At the same time, existing digital tools either focus only on content delivery or provide fragmented data without real pedagogical value. There was no unified system that supports both the teacher’s decision-making and the student’s learning journey in a continuous and intelligent way.
Classe 3.0 was designed to bridge this gap by combining pedagogy with artificial intelligence. The goal is not to replace the teacher, but to augment their capacity: reduce repetitive tasks, provide real-time insights, and enable personalized learning at scale. It responds to a concrete need: making classrooms more adaptive, efficient, and centered on actual student progress.
In practice, Classe 3.0 operates through two interconnected components:
Teacher AI Assistant
The teacher uses a dashboard that helps generate lesson plans, activities, and assessments aligned with curriculum objectives. It collects data from classroom tools (such as quizzes or manual inputs) and provides clear insights on student performance, misconceptions, and progression. This allows the teacher to make faster and more informed pedagogical decisions.
Student AI Agent
Each student interacts with an AI agent that adapts to their level, pace, and needs. It provides exercises, explanations, and feedback in real time. The agent tracks progress continuously and adjusts difficulty accordingly, ensuring that each learner follows a personalized path.
Continuous Data Loop
All student interactions generate data that feeds back into the teacher’s dashboard. This creates a dynamic system where teaching strategies and learning paths evolve based on real evidence, not assumptions.
The result is a classroom where differentiation is no longer theoretical but operational.
Classe 3.0 has been spreading organically through direct classroom implementation and professional networks. Initial adoption started within my own teaching environment, where the system was tested, refined, and validated in real conditions.

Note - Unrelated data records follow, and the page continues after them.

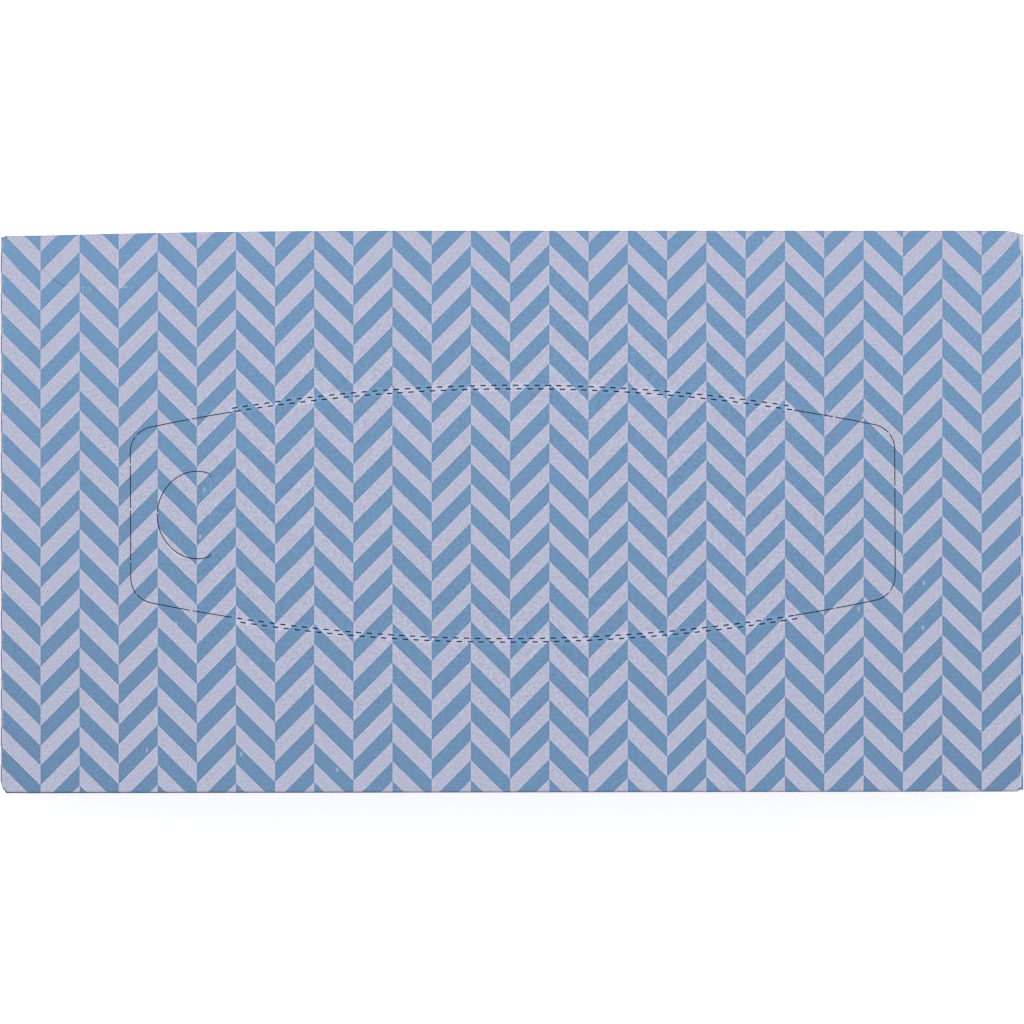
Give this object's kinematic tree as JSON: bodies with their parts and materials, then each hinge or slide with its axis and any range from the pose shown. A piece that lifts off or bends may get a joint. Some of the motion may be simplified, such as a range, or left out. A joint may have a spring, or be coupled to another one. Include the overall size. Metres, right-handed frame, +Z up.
{
  "type": "tissue box",
  "caption": "Sealed flat tissue box: a folded card carton with glued end flaps and a perforated tear-out opening with a thumb tab in the top.",
  "frame": {"origin": "centre of the underside", "axes": "+X along the length, away from the thumb tab; +Y to the back panel with the glued seam; +Z up through the tear-out opening"},
  "size_m": [0.229, 0.126, 0.06],
  "materials": {
    "carton": "matt print in two blues on coated folding board"
  },
  "bodies": {
    "root": {"tissue_box": "carton"}
  },
  "joints": []
}
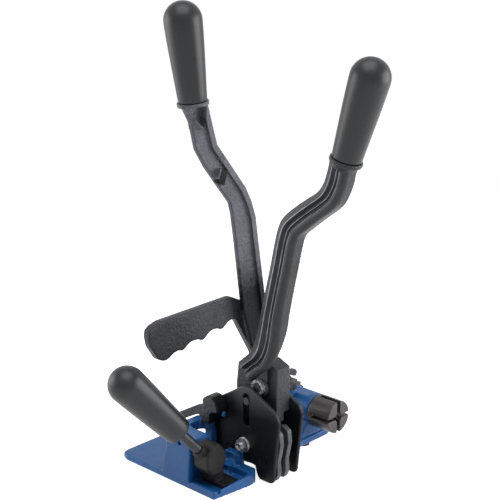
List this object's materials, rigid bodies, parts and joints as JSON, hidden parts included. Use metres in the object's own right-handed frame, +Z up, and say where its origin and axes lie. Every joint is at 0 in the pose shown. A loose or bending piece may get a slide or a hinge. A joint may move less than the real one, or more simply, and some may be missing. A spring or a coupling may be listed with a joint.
{
  "type": "strapping tensioner tool",
  "caption": "Hand strapping tool: ratchet lever and slotted windlass pull the strap, a side lever closes the jaws on the seal.",
  "frame": {"origin": "on the surface the tool stands on, under the middle of the front base plate across and about half way along the strap", "axes": "+Z up, +Y along the strap from the gripper to the windlass, +X towards the open side where the strap goes in"},
  "size_m": [0.24, 0.2441, 0.4122],
  "materials": {
    "blue_paint": "smooth blue enamel over a casting",
    "blackened_plate": "blackened steel plate, satin",
    "dark_casting": "dark grey cast steel, slightly rough",
    "grip_plastic": "satin dark grey moulding",
    "dark_steel": "dark oiled steel",
    "zinc_plate": "bright zinc plate",
    "pad_rubber": "black rubber"
  },
  "bodies": {
    "frame": {"base_casting": "blue_paint", "foot_pad_right": "pad_rubber", "foot_pad_left": "pad_rubber", "near_side_plate": "blackened_plate", "far_side_plate": "blackened_plate", "head_block": "dark_casting", "anvil": "blackened_plate", "jaw_pin_left": "blackened_plate", "jaw_pin_right": "blackened_plate", "centre_stud": "dark_steel", "stud_washer": "zinc_plate", "stud_nut": "zinc_plate", "plate_bolt_1": "dark_steel", "plate_bolt_2": "dark_steel", "finger_handle": "dark_casting", "handle_bolt_1": "dark_steel", "handle_bolt_2": "dark_steel", "lever_spacer": "dark_steel", "holding_pawl_pin": "dark_steel", "holding_pawl_nut": "zinc_plate", "strap_guide": "dark_casting", "gripper_pin": "dark_steel"},
    "windlass": {"windlass": "dark_steel", "ratchet_wheel": "dark_steel", "shaft_nut": "zinc_plate"},
    "tension_lever": {"tension_lever": "dark_casting", "tension_grip": "grip_plastic", "drive_pawl_pin": "dark_steel"},
    "drive_pawl": {"drive_pawl": "dark_steel"},
    "holding_pawl": {"holding_pawl": "dark_steel"},
    "sealing_lever": {"sealing_lever": "dark_casting", "sealing_grip": "grip_plastic", "sealing_pin": "dark_steel", "sealing_nut": "dark_steel"},
    "plunger": {"plunger": "blackened_plate", "plunger_pin": "zinc_plate"},
    "left_jaws": {"jaw_left_front": "dark_casting", "jaw_left_rear": "dark_casting"},
    "right_jaws": {"jaw_right_front": "dark_casting", "jaw_right_rear": "dark_casting"},
    "gripper": {"gripper_casting": "dark_casting", "gripper_rod": "dark_steel", "gripper_grip": "grip_plastic"}
  },
  "joints": [
    {"name": "windlass_spin", "type": "hinge", "parent": "frame", "child": "windlass", "pos_m": [0.0455, 0.062, 0.0314], "axis": [1, 0, 0], "continuous": true},
    {"name": "tension_lever_swing", "type": "hinge", "parent": "frame", "child": "tension_lever", "pos_m": [-0.0005, 0.062, 0.0314], "axis": [-1, 0, 0], "range_deg": [-12, 68]},
    {"name": "drive_pawl_lift", "type": "hinge", "parent": "tension_lever", "child": "drive_pawl", "pos_m": [0.0045, 0.046, 0.061], "axis": [1, 0, 0], "range_deg": [0, 18], "stiffness_Nm_per_rad": 0.05, "springref_deg": -11.46},
    {"name": "holding_pawl_lift", "type": "hinge", "parent": "frame", "child": "holding_pawl", "pos_m": [0.0099, 0.0485, 0.0535], "axis": [1, 0, 0], "range_deg": [0, 8], "stiffness_Nm_per_rad": 0.05, "springref_deg": -11.46},
    {"name": "sealing_lever_swing", "type": "hinge", "parent": "frame", "child": "sealing_lever", "pos_m": [0.054, -0.026, 0.084], "axis": [0, 1, 0], "range_deg": [0, 65]},
    {"name": "plunger_slide", "type": "slide", "parent": "frame", "child": "plunger", "axis": [0, 0, -1], "range_m": [0, 0.0175]},
    {"name": "left_jaw_turn", "type": "hinge", "parent": "frame", "child": "left_jaws", "pos_m": [0.0254, -0.02, 0.0194], "axis": [0, -1, 0], "range_deg": [0, 8]},
    {"name": "right_jaw_turn", "type": "hinge", "parent": "frame", "child": "right_jaws", "pos_m": [0.0662, -0.02, 0.0194], "axis": [0, 1, 0], "range_deg": [0, 8]},
    {"name": "gripper_swing", "type": "hinge", "parent": "frame", "child": "gripper", "pos_m": [0.041, -0.075, 0.027], "axis": [1, 0, 0], "range_deg": [0, 25], "stiffness_Nm_per_rad": 1, "springref_deg": -28.65}
  ],
  "couplings": [
    {"joint": "plunger_slide", "follows": "sealing_lever_swing", "m_per_rad": 0.0154},
    {"joint": "left_jaw_turn", "follows": "sealing_lever_swing", "ratio": 0.123},
    {"joint": "right_jaw_turn", "follows": "sealing_lever_swing", "ratio": 0.123}
  ]
}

From there, it has expanded through:
Peer teachers interested in improving classroom efficiency and student engagement
Demonstrations and informal presentations within educational communities
Sharing practical results, such as improved student participation and clearer performance tracking
The innovation spreads primarily because it solves immediate, visible problems for teachers: saving time, simplifying evaluation, and improving student follow-up. Its practicality makes it easy to adopt without requiring major structural changes.
Classe 3.0 has evolved through iterative testing in real classroom conditions.
Initially, the focus was on supporting teachers with content generation. However, it quickly became clear that without continuous student data, the system remained limited. This led to the integration of the student AI agent, transforming the project into a two-sided ecosystem.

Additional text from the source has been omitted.